For most SaaS companies, the first wave should focus on AI-powered automation in support operations, revenue operations, and finance workflows where process volume is high and outcomes are measurable. The second wave should expand into AI workflow orchestration across systems. The third wave should introduce AI agents and AI-driven decision systems in tightly governed operational domains.
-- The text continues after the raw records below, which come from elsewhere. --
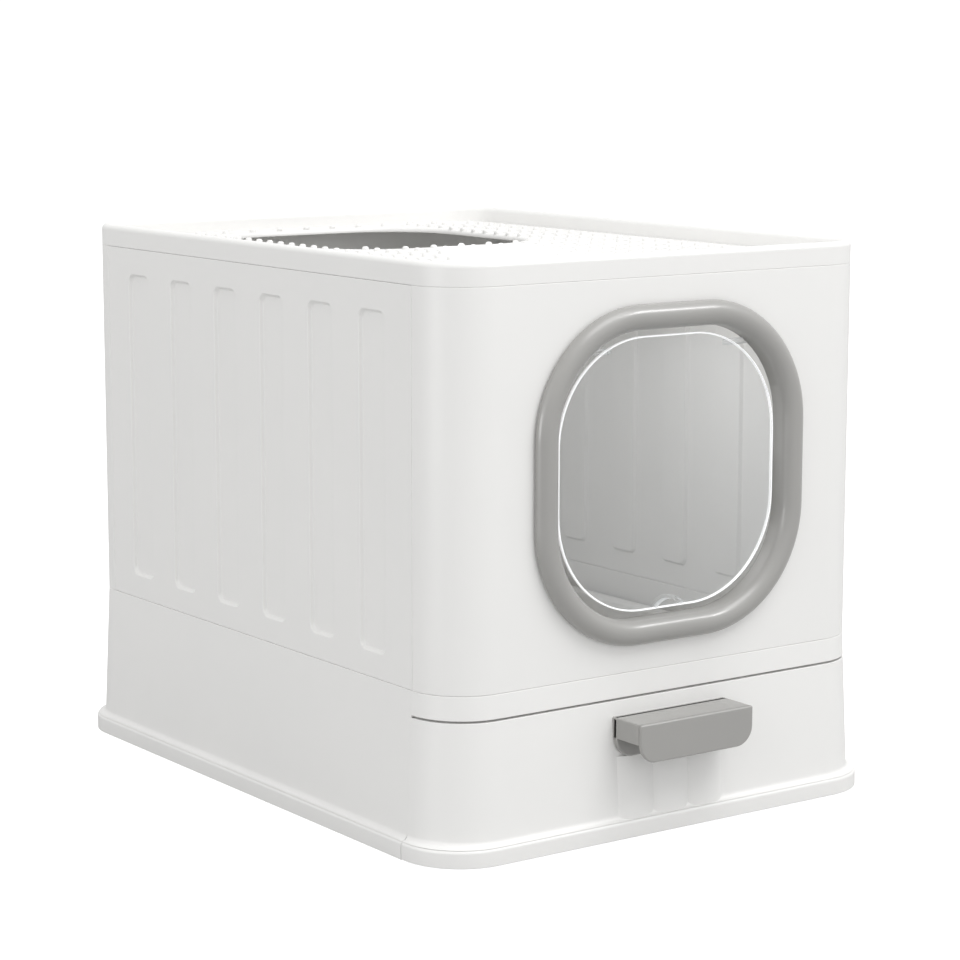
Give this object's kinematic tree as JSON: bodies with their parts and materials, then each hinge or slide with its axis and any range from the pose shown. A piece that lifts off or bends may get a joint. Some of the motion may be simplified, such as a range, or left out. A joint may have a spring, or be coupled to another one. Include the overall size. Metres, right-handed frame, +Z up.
{
  "type": "top entry litter box",
  "caption": "Folding top entry litter box: studded lid with an entry hole, ribbed panel cabin, front window with a clear swing flap, and a pull-out litter drawer with a handle.",
  "frame": {"origin": "on the floor, under the middle of the whole box with its handle", "axes": "+Z up; -Y is the front, with the window and the drawer; +Y is the longest extent; +X to the right as seen from the front"},
  "size_m": [0.386, 0.5298, 0.395],
  "materials": {
    "white_plastic": "fine moulded texture, satin",
    "grey_plastic": "fine moulded texture, satin",
    "clear_plastic": "clear, polished",
    "steel": "plain"
  },
  "bodies": {
    "cabin": {"base_frame": "white_plastic", "front_panel": "white_plastic", "back_panel": "white_plastic", "window_ring": "grey_plastic", "retaining_ring": "grey_plastic", "panel_hinge_pins": "steel"},
    "drawer": {"litter_tray": "white_plastic", "drawer_front": "white_plastic", "drawer_handle": "grey_plastic", "handle_screws": "steel"},
    "left_side": {"left_panel": "white_plastic"},
    "right_side": {"right_panel": "white_plastic"},
    "flap": {"swing_flap": "clear_plastic"},
    "top": {"lid": "white_plastic"}
  },
  "joints": [
    {"name": "lid_lift", "type": "slide", "parent": "cabin", "child": "top", "axis": [0, 0, 1], "range_m": [0, 0.12]},
    {"name": "drawer_slide", "type": "slide", "parent": "cabin", "child": "drawer", "axis": [0, -1, 0], "range_m": [0, 0.42]},
    {"name": "flap_swing", "type": "hinge", "parent": "cabin", "child": "flap", "pos_m": [0, -0.22811, 0.331], "axis": [1, 0, 0], "range_deg": [-80, 80]},
    {"name": "left_fold", "type": "hinge", "parent": "cabin", "child": "left_side", "pos_m": [-0.177, 0.01139, 0.117], "axis": [0, 1, 0], "range_deg": [0, 90]},
    {"name": "right_fold", "type": "hinge", "parent": "cabin", "child": "right_side", "pos_m": [0.177, 0.01139, 0.117], "axis": [0, -1, 0], "range_deg": [0, 85]}
  ]
}
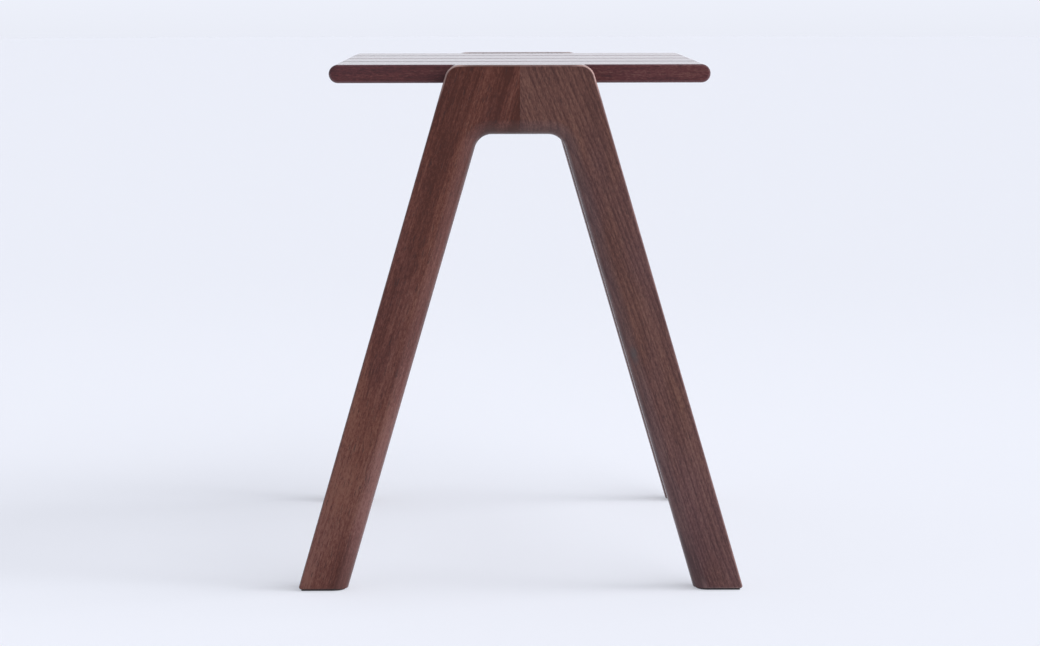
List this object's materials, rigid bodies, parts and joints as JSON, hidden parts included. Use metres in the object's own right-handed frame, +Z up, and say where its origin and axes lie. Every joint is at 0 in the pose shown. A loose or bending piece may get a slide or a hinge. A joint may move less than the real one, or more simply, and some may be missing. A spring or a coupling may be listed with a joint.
{
  "type": "slatted bench",
  "caption": "Small walnut bench with a flat slatted seat, round-ended slats and splayed legs mitred into A-shaped end frames.",
  "frame": {"origin": "on the floor under the middle of the seat", "axes": "+X along the slats, +Y from the near frame to the far frame, +Z up"},
  "size_m": [0.381, 0.45, 0.45],
  "materials": {
    "walnut_frame": "oiled walnut, satin, grain along each leg",
    "walnut_slat": "oiled walnut, satin, grain along each slat",
    "beech": "bare beech, glued joints",
    "zinc_steel": "zinc plated",
    "pad_rubber": "matt dark rubber"
  },
  "bodies": {
    "root": {"near_left_leg": "walnut_frame", "near_right_leg": "walnut_frame", "far_left_leg": "walnut_frame", "far_right_leg": "walnut_frame", "left_rail": "walnut_frame", "right_rail": "walnut_frame", "slat_1": "walnut_slat", "slat_2": "walnut_slat", "slat_3": "walnut_slat", "slat_4": "walnut_slat", "near_upper_mitre_tenon": "beech", "near_lower_mitre_tenon": "beech", "far_upper_mitre_tenon": "beech", "far_lower_mitre_tenon": "beech", "near_left_lower_dowel": "beech", "near_left_upper_dowel": "beech", "near_right_lower_dowel": "beech", "near_right_upper_dowel": "beech", "far_left_lower_dowel": "beech", "far_left_upper_dowel": "beech", "far_right_lower_dowel": "beech", "far_right_upper_dowel": "beech", "slat_1_left_screw": "zinc_steel", "slat_1_right_screw": "zinc_steel", "slat_2_left_screw": "zinc_steel", "slat_2_right_screw": "zinc_steel", "slat_3_left_screw": "zinc_steel", "slat_3_right_screw": "zinc_steel", "slat_4_left_screw": "zinc_steel", "slat_4_right_screw": "zinc_steel", "near_left_foot_pad": "pad_rubber", "near_right_foot_pad": "pad_rubber", "far_left_foot_pad": "pad_rubber", "far_right_foot_pad": "pad_rubber"}
  },
  "joints": []
}
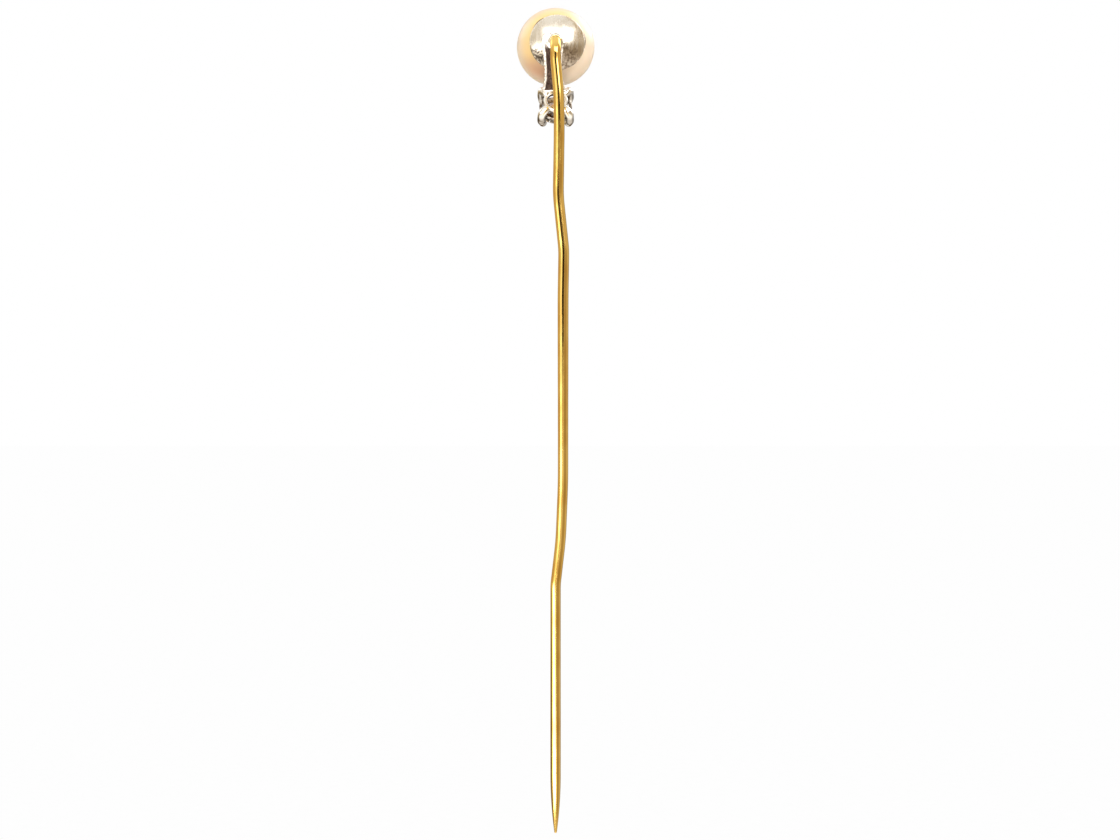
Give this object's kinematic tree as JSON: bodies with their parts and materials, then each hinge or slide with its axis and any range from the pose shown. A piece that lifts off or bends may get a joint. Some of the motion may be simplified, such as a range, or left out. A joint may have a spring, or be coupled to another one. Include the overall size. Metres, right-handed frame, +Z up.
{
  "type": "stick pin",
  "caption": "Pearl-headed pin: a round pearl in a domed cup, a small claw-set stone hung below it on a strap, and a kinked gold wire stem with a sharp point.",
  "frame": {"origin": "the tip of the stem's point", "axes": "+Z up along the straight lower shank, from the point to the pearl; the decorated front faces -Y, so the cup, strap and stem are at the back, towards +Y; +X is to the right of someone who looks at the front"},
  "size_m": [0.006, 0.0078, 0.0642],
  "materials": {
    "yellow_gold": "polished",
    "pearl": "lustrous",
    "polished_platinum": "polished",
    "dark_platinum": "dull, uneven",
    "solder": "bright",
    "cement": "matte",
    "diamond": "polished facets"
  },
  "bodies": {
    "root": {"pin_stem": "yellow_gold", "pearl": "pearl", "pearl_cup": "polished_platinum", "pearl_peg": "polished_platinum", "pearl_cement": "cement", "hanger_strap": "dark_platinum", "root_solder": "solder", "foot_solder": "solder", "base_rail": "polished_platinum", "gallery_rail": "polished_platinum", "claw_upper_left": "polished_platinum", "claw_upper_right": "polished_platinum", "claw_lower_left": "polished_platinum", "claw_lower_right": "polished_platinum", "diamond": "diamond"}
  },
  "joints": []
}
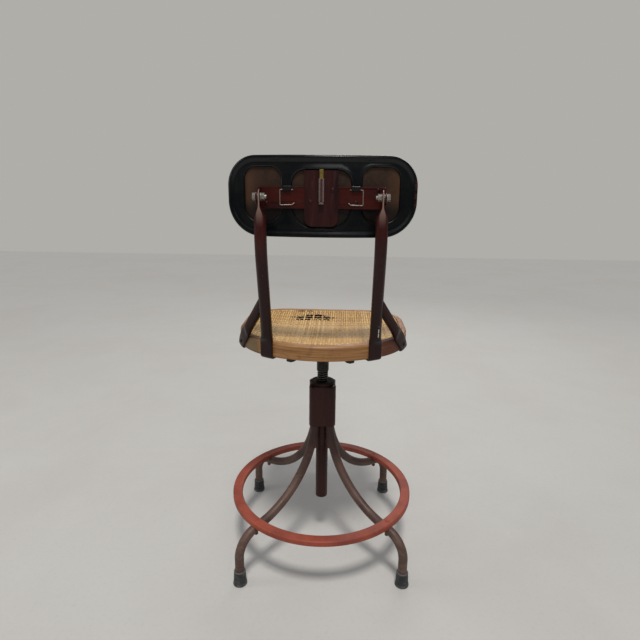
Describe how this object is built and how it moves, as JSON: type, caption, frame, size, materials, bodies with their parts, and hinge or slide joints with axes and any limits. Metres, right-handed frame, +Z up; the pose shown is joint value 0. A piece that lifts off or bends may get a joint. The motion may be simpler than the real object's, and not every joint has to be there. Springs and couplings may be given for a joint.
{
  "type": "operator chair",
  "caption": "Raised swivel chair: caned wooden seat on a screw spindle, tilting padded backrest on bent tube posts, four bent tube legs with a foot ring.",
  "frame": {"origin": "on the floor, below the spindle axis", "axes": "+Z up, +X towards the sitter's left, +Y towards the back of the seat (the sitter faces -Y)"},
  "size_m": [0.48, 0.48, 1.0025],
  "materials": {
    "hub": "worn gloss paint over a rough casting",
    "base_tube": "old brown paint, dull",
    "ring_paint": "red-brown paint, rubbed by shoes",
    "rubber": "dull, scuffed",
    "oiled_steel": "dark, oiled",
    "seat_iron": "black paint, dull",
    "wood": "worn varnish",
    "cane": "natural cane, satin",
    "back_tube": "gloss oxblood paint",
    "bolt": "bright zinc",
    "bar_paint": "gloss oxblood paint",
    "channel": "tarnished",
    "brass": "tarnished",
    "shell_paint": "black enamel, gloss",
    "fibre": "raw fibreboard",
    "pad": "brown leathercloth, worn",
    "spring_wire": "spring wire, dull"
  },
  "bodies": {
    "base": {"hub_casting": "hub", "hub_nut": "hub", "column_tube": "back_tube", "leg_rear_left": "base_tube", "leg_rear_right": "base_tube", "leg_front_right": "base_tube", "leg_front_left": "base_tube", "foot_ring": "ring_paint", "ring_bolts": "ring_paint", "ring_nuts": "seat_iron", "foot_rear_left": "rubber", "foot_rear_right": "rubber", "foot_front_right": "rubber", "foot_front_left": "rubber"},
    "lift": {"stop_washer": "bolt"},
    "seat": {"spindle_screw": "oiled_steel", "stop_nut": "bolt", "spindle_collar": "seat_iron", "seat_iron": "seat_iron", "iron_screws": "seat_iron", "seat_rim": "wood", "seat_cane": "cane", "post_left": "back_tube", "post_right": "back_tube", "brace_left": "back_tube", "brace_right": "back_tube", "post_screws": "seat_iron", "brace_bolts": "bolt", "pivot_bolt_left": "bolt", "pivot_bolt_right": "bolt", "pivot_nut_left": "bolt", "pivot_nut_right": "bolt", "pivot_washers": "bolt"},
    "back": {"crossbar": "bar_paint", "centre_plate": "bar_paint", "bar_rivets": "bar_paint", "catch_channel": "channel", "back_shell": "shell_paint", "backing_panel": "fibre", "back_pad": "pad", "clip_left": "spring_wire", "clip_right": "spring_wire"},
    "catch": {"catch_bolt": "brass"}
  },
  "joints": [
    {"name": "seat_height", "type": "slide", "parent": "base", "child": "lift", "axis": [0, 0, 1], "range_m": [-0.0241, 0.2281]},
    {"name": "seat_turn", "type": "hinge", "parent": "lift", "child": "seat", "pos_m": [0, 0, 0.4], "axis": [0, 0, 1], "range_deg": [-1440, 13680]},
    {"name": "back_tilt", "type": "hinge", "parent": "seat", "child": "back", "pos_m": [0, 0.216, 0.922], "axis": [-1, 0, 0], "range_deg": [-10, 20]},
    {"name": "catch_slide", "type": "slide", "parent": "back", "child": "catch", "axis": [0, 0, -1], "range_m": [0, 0.008]}
  ],
  "couplings": [
    {"joint": "seat_height", "follows": "seat_turn", "m_per_rad": 0.00095493}
  ]
}
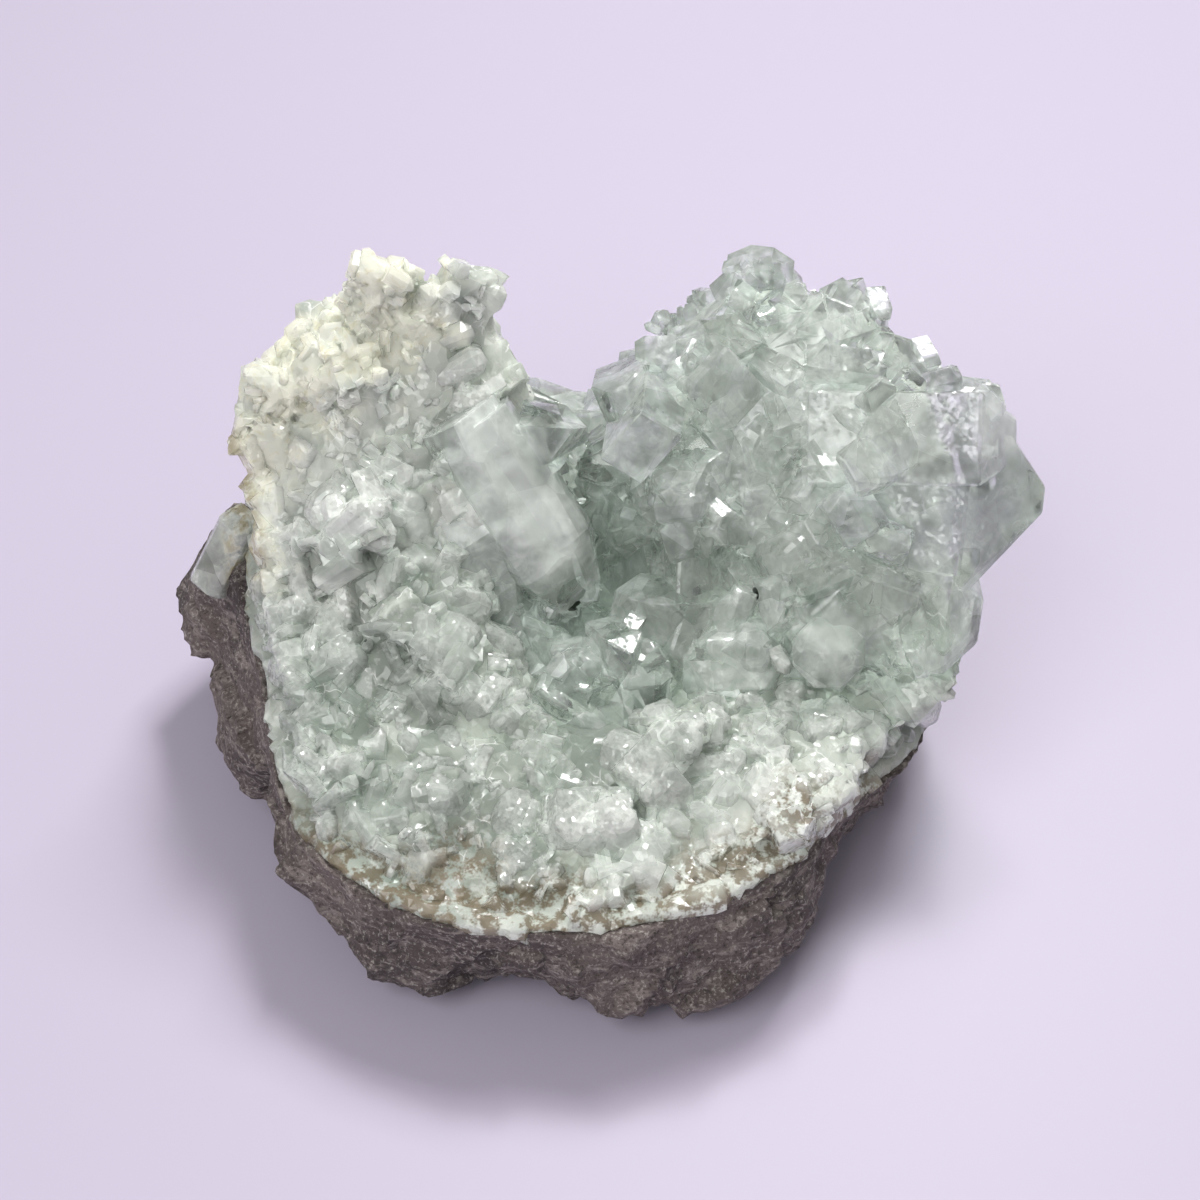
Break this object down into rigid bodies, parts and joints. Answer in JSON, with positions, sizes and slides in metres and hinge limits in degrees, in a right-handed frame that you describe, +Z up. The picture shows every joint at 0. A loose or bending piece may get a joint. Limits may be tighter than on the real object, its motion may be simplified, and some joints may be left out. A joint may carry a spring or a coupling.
{
  "type": "celestite geode",
  "caption": "Broken celestite geode: lumpy marl rind, thick milky crystal wall with two peaks, and a hollow lined with clear chisel-ended crystals.",
  "frame": {"origin": "on the surface that it rests on, under the middle of its bounding box", "axes": "+X to the right of the open side, towards the square-cornered block; +Y to the back; -Y to the low front rim; +Z up"},
  "size_m": [0.0808, 0.0676, 0.0502],
  "materials": {
    "marl": "matt, grainy, sandy grey-brown",
    "massive_celestite": "milky translucent, broken into small cleavage facets",
    "clear_celestite": "clear to cloudy, glassy crystal faces"
  },
  "bodies": {
    "root": {"matrix_rind": "marl", "celestite_wall": "massive_celestite", "crystal_crust": "clear_celestite"}
  },
  "joints": []
}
- Phase 1: standardize high-volume workflows and establish baseline metrics
- Phase 2: deploy AI analytics and predictive models tied to operational actions
- Phase 3: integrate AI with ERP, billing, CRM, and support systems for orchestration
- Phase 4: implement governance, monitoring, and reusable control patterns at scale
- Phase 5: introduce AI agents for bounded operational tasks with human oversight
What CIOs and SaaS operators should measure
Efficiency programs need metrics that reflect operational reality. Useful measures include cycle time reduction, exception rate reduction, forecast accuracy, support cost per account, onboarding duration, billing error rate, close-cycle time, and intervention success rate from predictive models. These metrics show whether AI is improving the operating system of the business rather than simply increasing tool usage.
For enterprise leaders, the long-term objective is a scalable operating model where AI supports decision velocity, process consistency, and controlled automation across growth stages. SaaS companies that approach AI this way are better positioned to scale operations without scaling administrative friction at the same rate.